First, deliver their fighters from the great ships to enemy soil.
Second, set the ships on fire.
The effect of the burning crafts in the water was cathartic to the invaders. There was no way out, no way home but to fight.
The Maple Leafs beat the Boston Bruins 5-2 Saturday at Air Canada Centre. With Buffalo’s win over Atlanta, the Leafs audacious climb back into the playoff sits where it did at the beginning of the night: four points short only now with nine games to play.
The Leafs will play five of their next six games on the road with stops in Minnesota, Colorado, Detroit, Boston and Ottawa.
The boat is burning. No way out, no way home but to fight.
“Yeah, I would agree with that,” said winning goalie James Reimer. “It’s desperate and we have to stay strong and hope that will mean a couple more weeks of hockey.”
Said defenceman Keith Aulie, a goalscorer on the night: “we said we can’t go back to where we were in Florida on Thursday. We refocused and got ourselves re-energized.”
While the Maple Leafs are still in water up to their neck at 32-31-10 and got little from their top two lines, it was a convincing night nonetheless.
Uber prospect Nazem Kadri, goalless in his first 20 games for the Leafs was the owner of a two-point night with a goal and an assist and brought speed and flair by the bucketload.
“You felt a playoff atmosphere before the game,” Kadri said. “We knew we had to come out guns blazing.”
The Leafs handed the Bruins only their third regulation loss in 13 games and the contest marked only the sixth time in 71 games the league’s stingiest defensive team had been torched for five goals.
The Leafs won the old fashioned way. First, good goaltending.
After a night off against Florida, Thursday, James Reimer stopped all but two of 37 shots. The score was misleading, the Bruins were not without chances but Reimer thoroughly outplayed Tim Thomas, the league leader in goaltending stats as well as his successor, former Leaf prospect Tuukka Rask. Reimer delivered the key stop of the night, a sprawling stop to thwart a Tyler Seguin breakaway in the second to preserve a one-goal lead.
One Boston goal came in the first when Adam McQuaid ventured deep into the Leafs end and banked a shot off defenceman Dion Phaneuf. The other marker was a last-minute convert of a bouncing puck by the Bruins’ Daniel Paille.
Second, the Leafs delivered a poised, opportunistic game. The Leafs were only tagged with two penalties, a cheapie in which Tim Brent was tagged for shooting the puck into the stands and a disputed goalie interference call on Mike Brown. All three pairings, Phaneuf and Keith Aulie, a goalscorer on the night, Luke Schenn and Matt Lashoff and Brett Lebda with Carl Gunnarsson, worked seamlessly.

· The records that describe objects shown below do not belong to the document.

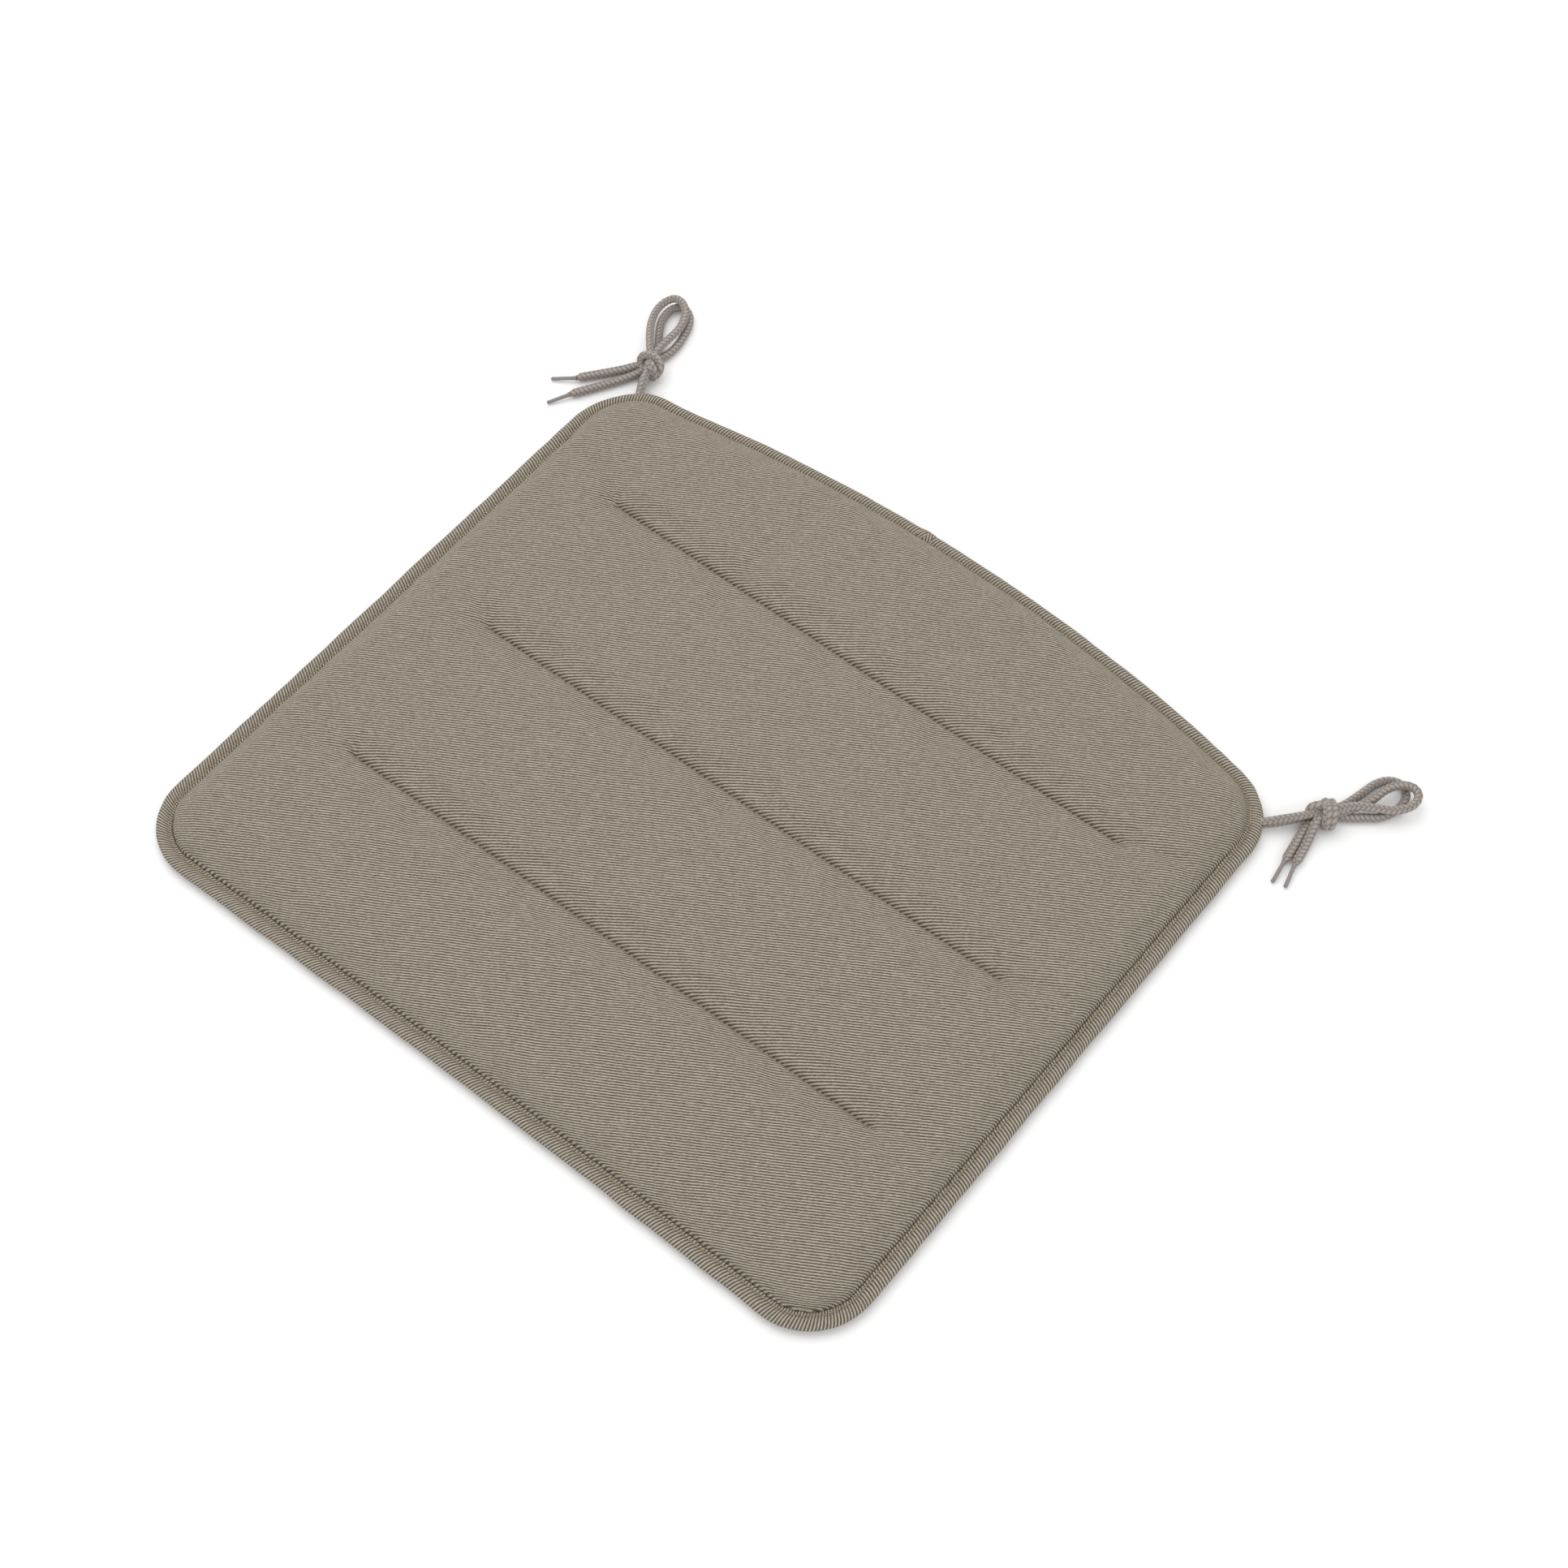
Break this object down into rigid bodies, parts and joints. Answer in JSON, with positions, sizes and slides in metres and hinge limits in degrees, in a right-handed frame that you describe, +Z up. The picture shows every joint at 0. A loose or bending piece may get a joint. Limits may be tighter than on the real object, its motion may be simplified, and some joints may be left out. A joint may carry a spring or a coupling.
{
  "type": "chair seat pad",
  "caption": "Thin quilted seat pad with a bound edge, three stitched channels and a doubled cord tie knotted in a bow at each back corner.",
  "frame": {"origin": "centre of the pad's own box, at the level of the underside it rests on", "axes": "+X along the pad's width, +Y towards the bowed back edge with the ties, +Z up out of the sitting side"},
  "size_m": [0.5159, 0.4402, 0.014],
  "materials": {
    "cover_twill": "two-tone twill, woven, matt",
    "binding_twill": "same twill cut across the stripe, matt",
    "foam": "open-cell foam, matt",
    "thread": "tan sewing thread, slight sheen",
    "cord": "braided taupe cord, matt",
    "aglet": "shrunk grey film sleeve"
  },
  "bodies": {
    "pad": {"foam_core": "foam", "top_cover": "cover_twill", "bottom_cover": "cover_twill", "edge_binding": "binding_twill", "binding_lap": "binding_twill", "binding_stitch_top": "thread", "binding_stitch_under": "thread", "back_channel_stitch_top": "thread", "back_channel_stitch_under": "thread", "middle_channel_stitch_top": "thread", "middle_channel_stitch_under": "thread", "front_channel_stitch_top": "thread", "front_channel_stitch_under": "thread", "left_bar_tack": "thread", "right_bar_tack": "thread", "left_tie_seam_end": "cord", "right_tie_seam_end": "cord"},
    "left_tie": {"left_knot": "cord", "left_upper_root": "cord", "left_upper_loop": "cord", "left_upper_tail": "cord", "left_lower_root": "cord", "left_lower_loop": "cord", "left_lower_tail": "cord", "left_upper_aglet": "aglet", "left_lower_aglet": "aglet"},
    "right_tie": {"right_knot": "cord", "right_upper_root": "cord", "right_upper_loop": "cord", "right_upper_tail": "cord", "right_lower_root": "cord", "right_lower_loop": "cord", "right_lower_tail": "cord", "right_upper_aglet": "aglet", "right_lower_aglet": "aglet"}
  },
  "joints": [
    {"name": "left_tie_swing", "type": "hinge", "parent": "pad", "child": "left_tie", "pos_m": [-0.20353, 0.17709, 0.004], "axis": [0.5, 0.866, 0], "range_deg": [0, 90]},
    {"name": "right_tie_swing", "type": "hinge", "parent": "pad", "child": "right_tie", "pos_m": [0.21681, 0.16426, 0.004], "axis": [0.5, -0.866, 0], "range_deg": [0, 90]}
  ]
}
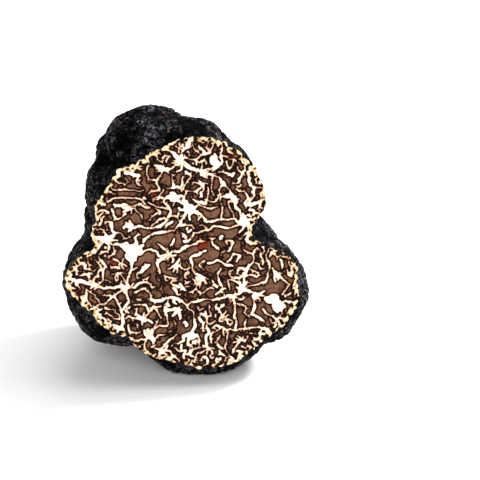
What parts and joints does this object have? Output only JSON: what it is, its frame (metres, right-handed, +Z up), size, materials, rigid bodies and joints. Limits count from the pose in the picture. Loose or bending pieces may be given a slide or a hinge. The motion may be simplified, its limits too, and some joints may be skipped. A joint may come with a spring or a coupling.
{
  "type": "black truffle",
  "caption": "Cut black truffle: a lumpy, warty black body with one side sliced flat to show marbled flesh, standing on a small flat below.",
  "frame": {"origin": "the point on the resting flat below the middle of the body", "axes": "+Z up as it stands; -Y towards the cut face, which leans back from upright by 10 degrees; +X to the right seen from in front of the cut"},
  "size_m": [0.0535, 0.0412, 0.0568],
  "materials": {
    "peridium": "near-black warty skin, dull with a faint sheen on the wart tips; the cut shows dark brown flesh with white branching veins"
  },
  "bodies": {
    "root": {"truffle": "peridium"}
  },
  "joints": []
}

Last, the Leafs got plenty of offence from the supporting cast. Kadri worked with Darryl Boyce and Joey Crabb. The line combined for six points and goals for Kadri and Crabb.
Schenn opened the scoring with a dash from his own blue line all the way to the Boston crease. McQuaid answered with his bank shot, then Kadri scored on a floater from near the blue line that Thomas hasn’t seen yet.
In the second, Crabb poked in a loose puck, Mike Brown blew past Tomas Kaberle and put a shot through Thomas’ pads and Aulie, once again flashing dexterous hands for such a big man, beat Rask.
And so for all the hoopla, the Leafs are no closer to where they want to be than they were when the game began. The Leafs play in Minnesota on Tuesday.
“We want to climb all the way back,” said Crabb. “We’re going to keep going. Every other team may be saying that but I think we’re up to the challenge.”